Your task is to quote, unchanged, only the lines from the one with "top_front_plank();" through the one with "obj.parent = empty", both ends included.

-------- Dataset section

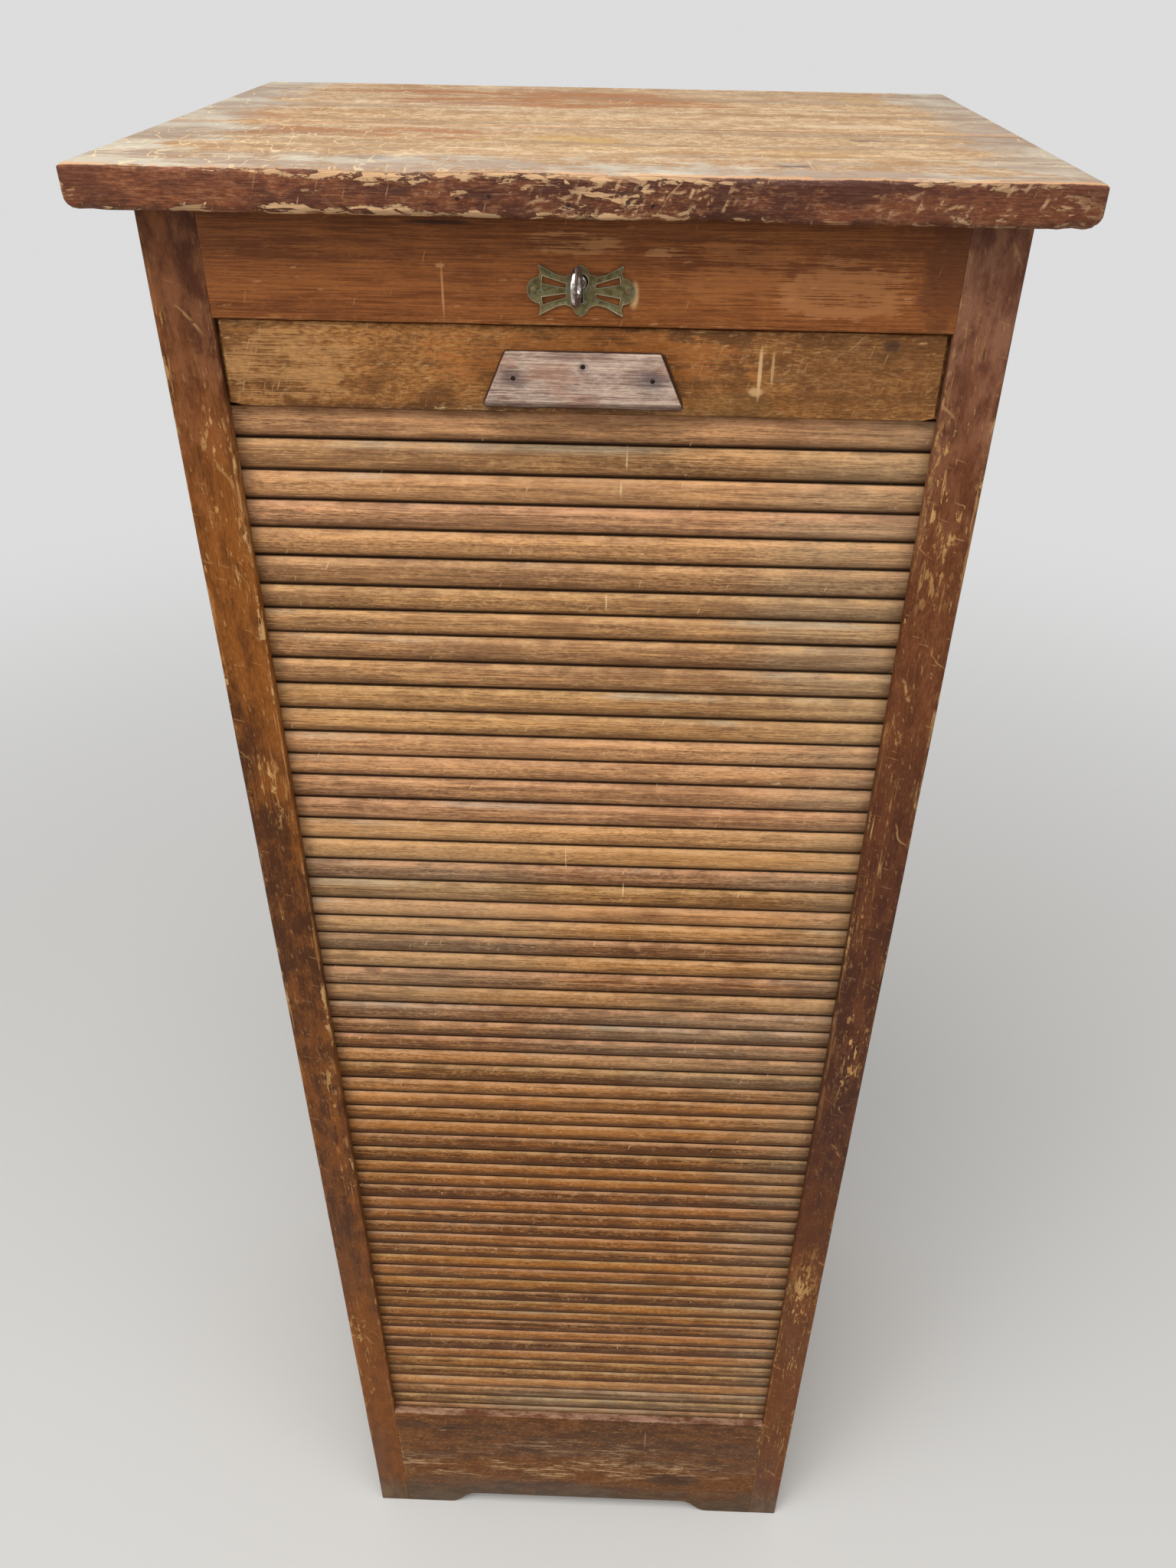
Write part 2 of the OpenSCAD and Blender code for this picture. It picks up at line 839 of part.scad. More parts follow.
// the escutcheon: a boss over the keyhole and a pierced wing at each side
module escutcheon() {
    last = len(wing) - 1;
    outline = concat(
        [for (p = wing) p],
        [for (i = [last:-1:0]) [wing[i][0], -wing[i][1]]],
        [for (p = wing) [-p[0], -p[1]]],
        [for (i = [last:-1:0]) [-wing[i][0], wing[i][1]]]
    );
    color("olive") placed() difference() {
        union() {
            along_y(-plate_t, 0) translate([0, plate_z]) polygon(outline);
            for (x = [-lobe_x, lobe_x]) rod_y(x, plate_z, lobe_r, -plate_t, 0);
        }
        along_y(-plate_t - over, over) translate([0, plate_z]) for (sx = [0, 1], sz = [0, 1])
            mirror([sx, 0, 0]) mirror([0, sz, 0]) polygon(window);
        keyhole(-plate_t - over, over);
        escutcheon_pin_set(pin_r);
    }
}

module escutcheon_pins() {
    color("darkolivegreen") placed() escutcheon_pin_set(pin_r);
}

// the lock's case is open at the back; its floor lets the staple in, a stud guides the bolt
module lock_case() {
    inner = case_w - case_wall;
    room = staple_play / 2;
    color("slategray") placed() {
        difference() {
            span([-case_w, lock_face, lock_z], [case_w, cap_y, case_top]);
            span([-inner, case_in_y, lock_z + case_wall], [inner, cap_y + over, case_top - case_wall]);
            keyhole(lock_face - over, case_in_y + over);
            span([staple_x - staple_t / 2 - room, staple_y - room, lock_z - over],
                 [staple_x + staple_t / 2 + room, staple_y + staple_d + room, lock_z + case_wall + over]);
        }
        rod_y(guide_x, key_z, guide_r, case_in_y - case_wall / 2, cap_y - guide_slack);
    }
}

module lock_cap() {
    color("gray") placed() difference() {
        span([-cap_x, cap_y, lock_z], [cap_x, lock_t, case_top]);
        rod_y(0, key_z, shank_r + shank_play, cap_y - over, lock_t + over);
        lock_screw_set();
    }
}

// the bolt: a bar over the key, a leg beside it and a finger under it that enters the staple
module lock_bolt() {
    color("lightsteelblue") placed() along_y(bolt_y, bolt_y + bolt_t) difference() {
        union() {
            translate([bolt_left, finger_z]) square([leg_w, bar_z + bar_h - finger_z]);
            translate([bolt_left, finger_z]) square([finger_tip - bolt_left, finger_h]);
            translate([bolt_left, bar_z]) square([bar_right - bolt_left, bar_h]);
        }
        translate([-throw / 2 - notch_w / 2, bar_z - over]) square([notch_w, notch_h + over]);
        translate([guide_x - throw - guide_r - guide_slack, key_z - guide_r - guide_slack])
            square([throw + 2 * (guide_r + guide_slack), 2 * (guide_r + guide_slack)]);
    }
}

// a leaf spring between the bolt and the top of the case, thin and bowed
module lock_spring() {
    top = case_top - case_wall;
    upper = [[-spring_w / 2, top], [0, top - spring_bow], [spring_w / 2, top]];
    lower = [for (i = [2:-1:0]) [upper[i][0], upper[i][1] - leaf_t]];
    color("silver") placed() along_y(bolt_y, bolt_y + bolt_t) polygon(concat(upper, lower));
}

module lock_screws() {
    color("dimgray") placed() lock_screw_set();
}

// the key: a ring, a shank and a bit that points down at rest
module key() {
    bit = [bit_t / 2, bolt_y + bolt_t + bit_side, key_z];
    color("silver") placed() {
        translate([0, ring_y, key_z]) rotate([0, 90, 0])
            rotate_extrude() translate([ring_r - wire_r, 0]) circle(r = wire_r);
        rod_y(0, key_z, shank_r, ring_y + ring_r - wire_r, shank_end);
        rod_y(0, key_z, collar_r, collar_y[0], collar_y[1]);
        span([-bit_t / 2, bolt_y - bit_side, key_z - bit_reach], bit);
    }
}

top_front_plank();
top_rear_plank();
top_battens();
top_screws();
left_front_post();
right_front_post();
left_back_post();
right_back_post();
left_top_rail();
left_middle_rail();
left_bottom_rail();
right_top_rail();
right_middle_rail();
right_bottom_rail();
left_upper_panel();
left_lower_panel();
right_upper_panel();
right_lower_panel();
left_lining();
right_lining();
left_cleats();
right_cleats();
lock_rail();
plinth();
plinth_block();
back_rail();
back_block();
back_panel();
inner_back();
bottom_board();
floor_board();
tambour_slats();
tambour_canvas();
lead_rail();
handle();
handle_nails();
link_plate();
link_screws();
escutcheon();
escutcheon_pins();
lock_case();
lock_cap();
lock_bolt();
lock_spring();
lock_screws();
key();
for (i = [1:shelf_count]) {
    shelf(i);
}
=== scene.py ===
import math

import bmesh
import bpy
import numpy as np
from mathutils import Matrix, Vector


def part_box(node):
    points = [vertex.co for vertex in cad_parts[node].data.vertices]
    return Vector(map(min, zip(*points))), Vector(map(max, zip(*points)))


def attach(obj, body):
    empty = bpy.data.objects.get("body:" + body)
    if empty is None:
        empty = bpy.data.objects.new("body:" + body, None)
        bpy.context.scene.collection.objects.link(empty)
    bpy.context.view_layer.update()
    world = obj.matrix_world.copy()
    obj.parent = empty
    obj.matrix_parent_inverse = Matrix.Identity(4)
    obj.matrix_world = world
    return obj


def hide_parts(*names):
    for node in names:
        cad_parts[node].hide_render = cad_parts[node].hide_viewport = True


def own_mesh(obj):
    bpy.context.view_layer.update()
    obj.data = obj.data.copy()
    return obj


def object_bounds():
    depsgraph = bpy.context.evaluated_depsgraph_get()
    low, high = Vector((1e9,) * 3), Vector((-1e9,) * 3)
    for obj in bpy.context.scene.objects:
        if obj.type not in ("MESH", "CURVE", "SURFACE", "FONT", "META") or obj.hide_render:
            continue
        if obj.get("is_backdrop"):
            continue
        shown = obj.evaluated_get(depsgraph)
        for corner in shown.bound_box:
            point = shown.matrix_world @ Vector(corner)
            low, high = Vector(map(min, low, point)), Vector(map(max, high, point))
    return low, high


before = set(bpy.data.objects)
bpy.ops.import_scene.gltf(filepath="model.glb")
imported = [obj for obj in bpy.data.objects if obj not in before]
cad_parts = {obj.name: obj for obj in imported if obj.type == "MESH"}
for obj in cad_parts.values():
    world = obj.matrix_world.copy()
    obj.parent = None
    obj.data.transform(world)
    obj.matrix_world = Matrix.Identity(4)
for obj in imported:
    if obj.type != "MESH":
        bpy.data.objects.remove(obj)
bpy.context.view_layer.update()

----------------

• The answer:
top_front_plank();
top_rear_plank();
top_battens();
top_screws();
left_front_post();
right_front_post();
left_back_post();
right_back_post();
left_top_rail();
left_middle_rail();
left_bottom_rail();
right_top_rail();
right_middle_rail();
right_bottom_rail();
left_upper_panel();
left_lower_panel();
right_upper_panel();
right_lower_panel();
left_lining();
right_lining();
left_cleats();
right_cleats();
lock_rail();
plinth();
plinth_block();
back_rail();
back_block();
back_panel();
inner_back();
bottom_board();
floor_board();
tambour_slats();
tambour_canvas();
lead_rail();
handle();
handle_nails();
link_plate();
link_screws();
escutcheon();
escutcheon_pins();
lock_case();
lock_cap();
lock_bolt();
lock_spring();
lock_screws();
key();
for (i = [1:shelf_count]) {
    shelf(i);
}
=== scene.py ===
import math

import bmesh
import bpy
import numpy as np
from mathutils import Matrix, Vector


def part_box(node):
    points = [vertex.co for vertex in cad_parts[node].data.vertices]
    return Vector(map(min, zip(*points))), Vector(map(max, zip(*points)))


def attach(obj, body):
    empty = bpy.data.objects.get("body:" + body)
    if empty is None:
        empty = bpy.data.objects.new("body:" + body, None)
        bpy.context.scene.collection.objects.link(empty)
    bpy.context.view_layer.update()
    world = obj.matrix_world.copy()
    obj.parent = empty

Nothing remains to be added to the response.